Beyond IPEDS: Capturing Real-Time Student Demand
The challenge of outdated information plagues evaluations of student demand when relying solely on Integrated Postsecondary Education Data System (IPEDS) completions data. Typically, IPEDS data is released with a two-year lag; as of June 2025, the most current data available is through June 2023. Furthermore, completions data reflects student aspirations from around two to five years prior – when they initially chose their major. Therefore, 2023 completion figures mirror student demand from the 2018-2020 period, making it significantly out of sync with current market trends. While invaluable for historical analysis, IPEDS completions data alone lacks the immediacy needed to capture recent shifts in student demand for academic programs.
To gain a more comprehensive and accurate understanding, triangulating data sources is crucial. For instance, Google keyword searches for academic programs offer a forward-looking indicator of student demand, revealing what prospective students are actively researching in real-time. This data, often updated monthly, provides a lens into emerging trends. One drawback is that search volume indicates interest, not necessarily the intent or qualification to enroll, but it provides a crucial early signal. Similarly, up-to-date student enrollment data, like that from the National Student Clearinghouse (updated three times a year), offers a current snapshot of the student landscape, tracking enrollment volume and growth rates locally and nationally. However, this program-level data may not capture undeclared students.
Beyond the Crosswalk: Uncovering True Graduate Career Paths
Traditional labor market data, a cornerstone of program planning, has limitations. Standard crosswalks linking academic majors to specific occupations often present a narrow, and even discouraging, view of career pathways (especially in the liberal and fine arts). Typical crosswalks may only show one occupation for every 100 occupations graduates go on to enter. For example, the National Center of Education Statistics (NCES) program-to-occupation crosswalk lists “postsecondary teachers in philosophy or religious studies” as the only possible occupation for philosophy graduates. However, real-world alumni data paints a far richer and more diverse picture. An analysis of over 70,000 philosophy alumni profiles reveals that postsecondary teaching constitutes only about one percent of graduate career paths. Instead, top occupations include roles in sales, marketing, project management, advertising, law, and software development, highlighting a significant disconnect between traditional crosswalks and real-world career outcomes. Alumni data by major, school, and location is a much richer dataset to evaluate employment opportunities for graduates.
Market Saturation
One of the most significant areas impacted by flawed data is the evaluation of online competition. Many institutions rely on IPEDS to gauge the national online education outlook. While IPEDS provides a wealth of information, its methodology for reporting online completions introduces a critical blind spot. Online completions are attributed to an institution’s headquarters location, regardless of where the student actually resides and studies. Take Arizona, for example, home to several major national online universities such as Arizona State University, the University of Arizona, University of Phoenix, Grand Canyon University, and Northern Arizona University. In 2023, 83 percent of the online degrees conferred by these five institutions were awarded to students living outside of Arizona.
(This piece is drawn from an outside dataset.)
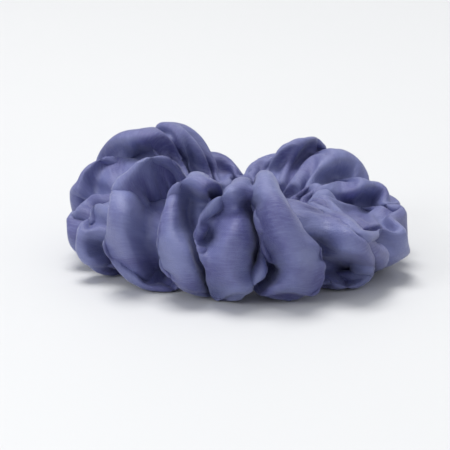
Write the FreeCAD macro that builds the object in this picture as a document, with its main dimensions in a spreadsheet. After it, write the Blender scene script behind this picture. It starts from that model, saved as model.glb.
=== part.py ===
import FreeCAD, Part
import Sketcher
import math
import os

# A satin scrunchie: one strip of cloth sewn into a tube, gathered on a joined loop of flat elastic.
# Millimetres. +Z is up, the loop lies flat round the Z axis, and its underside rests on Z = 0.
# +X points to the plain end of the loop; the elastic's join and the cover's closing seam are near -X.

SIZES = {
    # elastic
    "elastic_loop_radius": 29.0,    # middle of the band's thickness, relaxed
    "elastic_width": 8.0,
    "elastic_thickness": 1.2,
    "elastic_lap": 14.0,            # how far the band's ends overlap
    "elastic_ramp": 3.0,            # length over which the outer end climbs onto the inner one
    "elastic_join_angle": 176.0,
    # cover
    "tube_inset": 5.0,              # the elastic lies this far inside the middle of the cloth tube
    "tube_radius": 13.0,            # the cloth tube where it is drawn in between two puffs
    "tube_height": 18.0,            # its middle, above the surface that the scrunchie lies on
    "puff_outset": 5.5,             # the puffs' middles lie this far outside the tube's middle
    "puff_depth": 40.0,
    "puff_width": 29.0,
    "puff_height": 44.0,
    "puff_flat": 0.6,               # how far a puff's underside is flattened by what it lies on
    "cloth_wall": 1.2,              # the crumpled cloth, as one wall
    "long_allowance": 6.1,          # how far the long seam's allowances stand into the tube
    "closing_allowance": 4.0,
    "allowance_thickness": 0.8,     # two layers of cloth
    "band_clearance": 0.08,         # kept free round the elastic where the allowances reach it
    # thread
    "thread_radius": 0.18,
    "seam_stitch": 2.5,             # from one stitch of a seam to the next
    "seam_depth": 1.5,              # how far inside the cloth the seams run
    "closing_seam_angle": 197.0,
    "closing_seam_gap": 3.0,        # left unsewn on each side of the long seam
    "join_stitches": 4.0,           # in each of the join's two rows
    "join_row_gap": 4.4,
    "needle_clearance": 0.06,
}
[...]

This reporting anomaly fundamentally taints any analysis of local or even regional competition. In a market like Phoenix, the competitive landscape for online programs appears vastly overstated because completions from students across the nation are attributed to institutions headquartered there. Conversely, in other markets, the true extent of online competition is significantly understated, masking the reality of local students enrolling in programs offered by institutions in other states.
The consequences extend beyond competitive analysis, distorting labor market evaluations. Phoenix might erroneously appear to have an oversupply of graduates in certain fields, while other markets could incorrectly signal shortages. This leads to misinformed decisions about program development and resource allocation. In 2023 alone, out of 1,240,710 total US online completions, over 530K – a substantial 43 percent – were earned by students residing outside the reporting institution’s state, yet all were incorrectly attributed to the institution’s home state. More nuanced data sources, such as those leveraging National Council for State Authorization Reciprocity Agreements (NC SARA) data coupled with proprietary algorithms, are essential to localize online students to their home markets, providing a far more accurate picture of competitive dynamics and labor market supply.
In conclusion, as higher education increasingly embraces the formidable power of AI for student success and strategic decision-making, the imperative for clean, accurate, and timely data is paramount. Relying on flawed, incomplete, or outdated information can lead to a distorted understanding of student demand, the competitive landscape, and labor market realities, resulting in misallocated resources and missed opportunities. By moving beyond the limitations of single, traditional datasets and instead leveraging multiple, robust data sources – including current enrollment figures, forward-looking indicators of student interest, and more granular competitive and employment intelligence – institutions can unlock the true potential of AI.